*** EXTRACTED MATERIAL
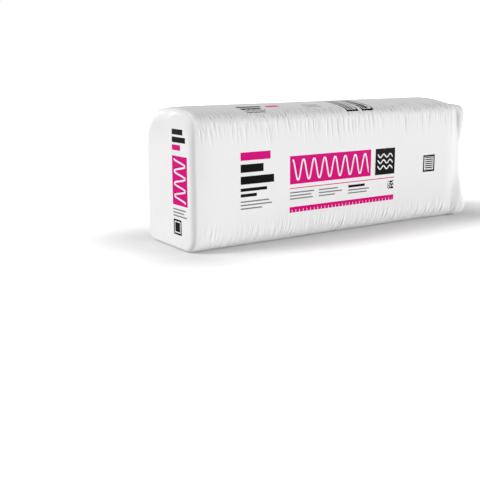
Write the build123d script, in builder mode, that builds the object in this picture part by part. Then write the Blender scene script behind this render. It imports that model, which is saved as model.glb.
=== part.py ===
"""A film bag of compressed fiberglass batts, lying on its narrow long side.

+X runs along the bundle towards the sealed end, +Z is up. Millimetres.
The origin is at the middle of the footprint, on the floor.
"""
from build123d import *
from math import asin, degrees
import os

# The bundle as the film holds it
bag_width = 376.0          # over the film, at the foot and the shoulders
bag_height = 520.0         # floor to the crest of the top
side_length = 1353.0       # closed end to where the sealed end starts to turn
top_crown = 30.0           # how far the crest stands above the shoulders
side_bulge = 3.0           # how far a long side swells at mid height
top_corner_radius = 46.0
bottom_corner_radius = 62.0

# Closed end, drawn in by the film: gently at first, then more steeply
gentle_length = 62.0
gentle_depth = 5.0
steep_length = 48.0
steep_depth = 11.0
closed_edge_radius = 26.0

# Sealed end
sealed_edge_radius = 42.0
fin_thickness = 4.0        # the film layers pressed together
fin_width = 40.0
fin_root = 0.6             # how far the seal is let into the film
fin_corner_radius = 9.0
fin_top_drop = 62.0        # crest down to the top of the fin
fin_foot_lift = 46.0       # floor up to the foot of the fin

# Film and batts
film_gauge = 1.2
seat_gap = 0.3             # film to batts
batt_count = 12            # each folded once
batt_folded_length = 1338.0
batt_gap = 0.5             # one folded batt to the next
leaf_gap = 0.6             # slit between the two leaves of a folded batt
fold_thickness = 18.0      # closed end of the slit to the outside of the fold
fold_depth = 20.0          # where a fold starts to slope back from its neighbour
fold_rise = 11.0

bag_length = side_length + sealed_edge_radius + fin_width
closed_end_x = -bag_length / 2
sealed_end_x = closed_end_x + side_length + sealed_edge_radius

seat = film_gauge + seat_gap
fold_x = closed_end_x + seat
free_end_x = fold_x + batt_folded_length
batt_pitch = (bag_height - 2 * seat + batt_gap) / batt_count
reach = bag_width / 2 + side_bulge     # half width that a parting cut has to cross


def bundle_form(inset, soften=fillet):
    """The whole bundle as one closed form, drawn in by the inset, its closed end's edges softened."""
    half = bag_width / 2 - inset
    low = inset
    high = bag_height - top_crown - inset
    middle = (low + high) / 2
    with BuildPart() as form:
        # Cross-section: flat foot, swelling sides and a crowned top
        with BuildSketch(Plane.YZ.offset(closed_end_x + inset)) as section:
            with BuildLine():
                Line((-half, low), (half, low))
                ThreePointArc((half, low), (half + side_bulge, middle), (half, high))
                ThreePointArc((half, high), (0, bag_height - inset), (-half, high))
                ThreePointArc((-half, high), (-half - side_bulge, middle), (-half, low))
            make_face()
            fillet(section.vertices().group_by(Axis.Y)[0], bottom_corner_radius - inset)
            fillet(section.vertices().group_by(Axis.Y)[-1], top_corner_radius - inset)
        extrude(amount=sealed_end_x - closed_end_x - 2 * inset)

        for length, depth in ((gentle_length + steep_length, gentle_depth), (steep_length, steep_depth)):
            closed_end = form.faces().sort_by(Axis.X)[0]
            chamfer(closed_end.edges(), depth, length, reference=closed_end)
        soften(form.faces().sort_by(Axis.X)[0].edges(), closed_edge_radius - inset)
        fillet(form.faces().sort_by(Axis.X)[-1].edges(), sealed_edge_radius - inset)
    return form.part


def crowned_cut(profile, crest, share):
    """Sweeps an upright profile across the bundle, along the crown that the batts have at this height."""
    crown = top_crown * share
    radius = (reach**2 + crown**2) / (2 * crown)
    with BuildPart() as cut:
        add(profile)
        revolve(axis=Axis((0, 0, crest - radius), (1, 0, 0)), revolution_arc=degrees(asin(reach / radius)))
        mirror(about=Plane.XZ)
    return cut.part


def batt_parting(crest):
    """Profile of the gap between two folded batts, with its mouth flared by their sloping folds."""
    upper = crest + batt_gap / 2
    lower = crest - batt_gap / 2
    with BuildSketch(Plane.XZ) as profile:
        with BuildLine():
            Polyline(
                (fold_x, upper + fold_rise),
                (fold_x + fold_depth, upper),
                (free_end_x, upper),
                (free_end_x, lower),
                (fold_x + fold_depth, lower),
                (fold_x, lower - fold_rise),
                close=True,
            )
        make_face()
    return profile.sketch


def leaf_parting(crest):
    """Profile of the slit between the two leaves of one folded batt, open at the free ends."""
    slit_x = fold_x + fold_thickness
    with BuildSketch(Plane.XZ) as profile:
        with Locations((slit_x, crest)):
            Rectangle(free_end_x - slit_x, leaf_gap, align=(Align.MIN, Align.CENTER))
    return profile.sketch


# Film bag: welded film around the batts, with the fin seal standing out of the sealed end
with BuildPart() as film_bag:
    add(bundle_form(0))
    add(bundle_form(film_gauge), mode=Mode.SUBTRACT)
    with BuildSketch(Plane.XZ) as fin:
        with Locations((sealed_end_x - fin_root, fin_foot_lift)):
            Rectangle(
                fin_root + fin_width,
                bag_height - fin_top_drop - fin_foot_lift,
                align=(Align.MIN, Align.MIN),
            )
        fillet(fin.vertices().group_by(Axis.X)[-1], fin_corner_radius)
    extrude(amount=fin_thickness / 2, both=True)
film_bag.part.label = "film_bag"

# Folded batts: one stack that fills the bag's form, parted into batts and each batt into its two leaves
with BuildPart() as folded_batts:
    add(bundle_form(seat, soften=chamfer))
    with BuildSketch(Plane.YZ.offset(free_end_x)):
        Rectangle(2 * bag_width, 2 * bag_height)
    extrude(amount=bag_length, dir=(1, 0, 0), mode=Mode.SUBTRACT)
    for batt in range(batt_count):
        foot = seat + batt * batt_pitch
        if batt > 0:
            gap_crest = foot - batt_gap / 2
            add(crowned_cut(batt_parting(gap_crest), gap_crest, batt / batt_count), mode=Mode.SUBTRACT)
        leaf_crest = foot + (batt_pitch - batt_gap) / 2
        add(crowned_cut(leaf_parting(leaf_crest), leaf_crest, (batt + 0.5) / batt_count), mode=Mode.SUBTRACT)
folded_batts.part.label = "folded_batts"

os.makedirs("parts", exist_ok=True)
for piece in (film_bag.part, folded_batts.part):
    export_step(piece, f"parts/{piece.label}.step")
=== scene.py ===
"""A printed film bag of folded fiberglass batts, welded shut at its right end.

Metres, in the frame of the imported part: +X runs towards the sealed end, +Z is up.
"""
import math

import bpy
import numpy as np
from mathutils import Matrix, Vector


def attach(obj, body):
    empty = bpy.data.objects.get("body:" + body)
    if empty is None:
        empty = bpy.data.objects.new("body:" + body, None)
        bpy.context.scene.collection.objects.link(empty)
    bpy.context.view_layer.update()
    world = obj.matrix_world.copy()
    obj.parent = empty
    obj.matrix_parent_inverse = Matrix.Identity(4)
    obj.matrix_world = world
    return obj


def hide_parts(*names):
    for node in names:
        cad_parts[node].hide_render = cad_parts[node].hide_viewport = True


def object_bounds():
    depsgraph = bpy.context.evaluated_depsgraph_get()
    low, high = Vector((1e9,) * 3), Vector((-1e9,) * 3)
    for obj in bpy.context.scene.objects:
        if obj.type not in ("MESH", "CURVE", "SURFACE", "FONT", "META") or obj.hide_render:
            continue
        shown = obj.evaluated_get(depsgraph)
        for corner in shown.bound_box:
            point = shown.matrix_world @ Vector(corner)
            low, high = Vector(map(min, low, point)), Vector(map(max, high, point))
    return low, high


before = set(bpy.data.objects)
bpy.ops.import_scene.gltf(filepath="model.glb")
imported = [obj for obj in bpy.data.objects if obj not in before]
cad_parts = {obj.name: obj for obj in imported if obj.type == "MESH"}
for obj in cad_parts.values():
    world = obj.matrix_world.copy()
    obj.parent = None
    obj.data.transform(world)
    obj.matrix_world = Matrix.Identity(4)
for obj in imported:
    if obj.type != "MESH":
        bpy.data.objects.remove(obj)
cad_low, cad_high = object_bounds()

# The bag's form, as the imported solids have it
BAG_WIDTH = 0.376
BAG_HEIGHT = 0.520
TOP_CROWN = 0.030
SIDE_BULGE = 0.003
TOP_CORNER = 0.046
FOOT_CORNER = 0.062
FIN_WIDTH = 0.040
FIN_TOP = BAG_HEIGHT - 0.062
FIN_FOOT = 0.046
CLOSED_X = cad_low.x
SEALED_X = cad_high.x - FIN_WIDTH

# Closed end: the film draws the bundle in, with broad upper corners
DRAW_LENGTH = 0.120
DRAW_SIDE = 0.010
DRAW_TOP = 0.004
CLOSED_FOOT_CORNER = 0.060
CLOSED_CORNER = 0.112
CLOSED_SWELL = 0.003

# The closed end's edge is rounded most at the crest, less at the back, and least at the front and the foot.
# The ranges are where across the bag, and at which heights, the rounding changes
CLOSED_EDGE = 0.044
CLOSED_BACK_EDGE = 0.037
CLOSED_FRONT_EDGE = 0.017
CLOSED_FOOT_EDGE = 0.016
FRONT_TO_BACK = (-0.165, -0.010)
BACK_TO_CREST = (0.400, 0.500)
FOOT_TO_SIDE = (0.010, 0.110)

# Sealed end: how far out its rim stands, and the rim's rounding, from the foot up the side to the crest.
# The upper and lower front corners stand out as ears, and the film between them is pulled in. A point that
# is nearer than ON_MIDDLE to the bag's middle plane belongs to both sides of the seam
RIM_HEIGHT = (0.000, 0.020, 0.050, 0.120, 0.250, 0.370, 0.452, 0.475, 0.492, 0.508, 0.520)
RIM_REACH = (0.000, 0.025, 0.024, 0.007, -0.001, -0.004, -0.008, -0.008, -0.014, -0.026, -0.040)
RIM_EDGE = (0.036, 0.030, 0.030, 0.040, 0.040, 0.040, 0.034, 0.035, 0.040, 0.052, 0.064)
RIM_INSET = 0.020
SEAM_OUT = 0.006
SEAM_X = SEALED_X + SEAM_OUT
SEAM_GAP = 0.002
ON_MIDDLE = 1e-6

# Tucks from the rim in to the seam. Each kind has a seed, how often it comes round the end and on the way
# in, and its share of the depth. They grow from the rim, and end a little before the seam. The smaller the
# power, the sooner the film on its way in stands where the seam does along the bag
TUCKS = ((31, 5.5, 0.8, 1.0), (33, 8.5, 1.3, 0.45))
TUCK_DEPTH = 0.007
TUCK_LEVEL = 0.3
TUCKS_GROWN = 0.35
TUCKS_END = 0.8
END_POWER = 0.8

# The foot's corners get squarer over this length before the sealed end's rounding
END_FOOT_CORNER = 0.046
SQUARE_END = 0.040
SQUARE_LENGTH = 0.220

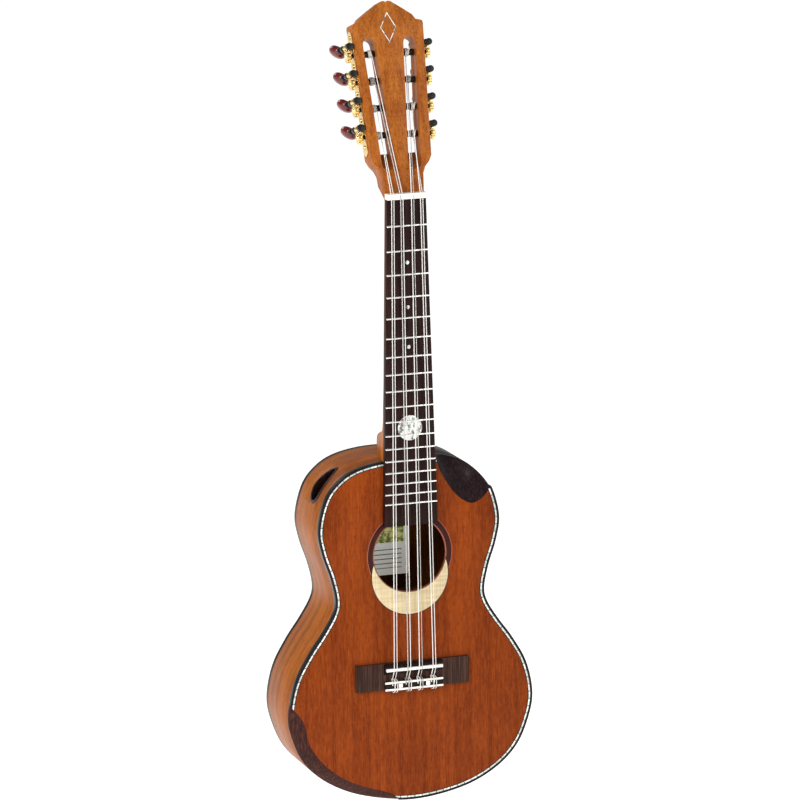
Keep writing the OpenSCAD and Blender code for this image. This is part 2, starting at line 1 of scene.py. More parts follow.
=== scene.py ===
******
** EXERCISE INSTRUCTIONS **
Give the lines again, exactly as they stand, from the beginning of the data through the line with "fin_foot_lift = 46.0".

** OUTPUT FOR THIS TASK **
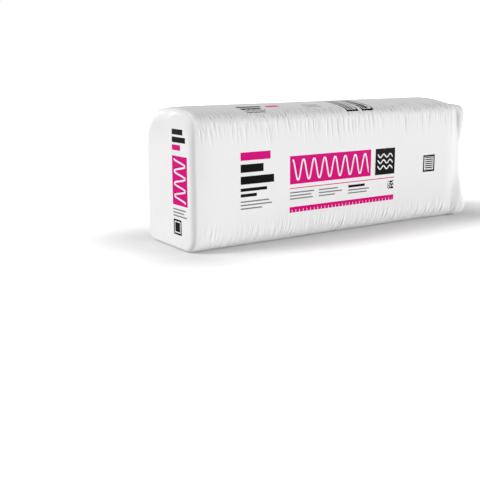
Write the build123d script, in builder mode, that builds the object in this picture part by part. Then write the Blender scene script behind this render. It imports that model, which is saved as model.glb.
=== part.py ===
"""A film bag of compressed fiberglass batts, lying on its narrow long side.

+X runs along the bundle towards the sealed end, +Z is up. Millimetres.
The origin is at the middle of the footprint, on the floor.
"""
from build123d import *
from math import asin, degrees
import os

# The bundle as the film holds it
bag_width = 376.0          # over the film, at the foot and the shoulders
bag_height = 520.0         # floor to the crest of the top
side_length = 1353.0       # closed end to where the sealed end starts to turn
top_crown = 30.0           # how far the crest stands above the shoulders
side_bulge = 3.0           # how far a long side swells at mid height
top_corner_radius = 46.0
bottom_corner_radius = 62.0

# Closed end, drawn in by the film: gently at first, then more steeply
gentle_length = 62.0
gentle_depth = 5.0
steep_length = 48.0
steep_depth = 11.0
closed_edge_radius = 26.0

# Sealed end
sealed_edge_radius = 42.0
fin_thickness = 4.0        # the film layers pressed together
fin_width = 40.0
fin_root = 0.6             # how far the seal is let into the film
fin_corner_radius = 9.0
fin_top_drop = 62.0        # crest down to the top of the fin
fin_foot_lift = 46.0       # floor up to the foot of the fin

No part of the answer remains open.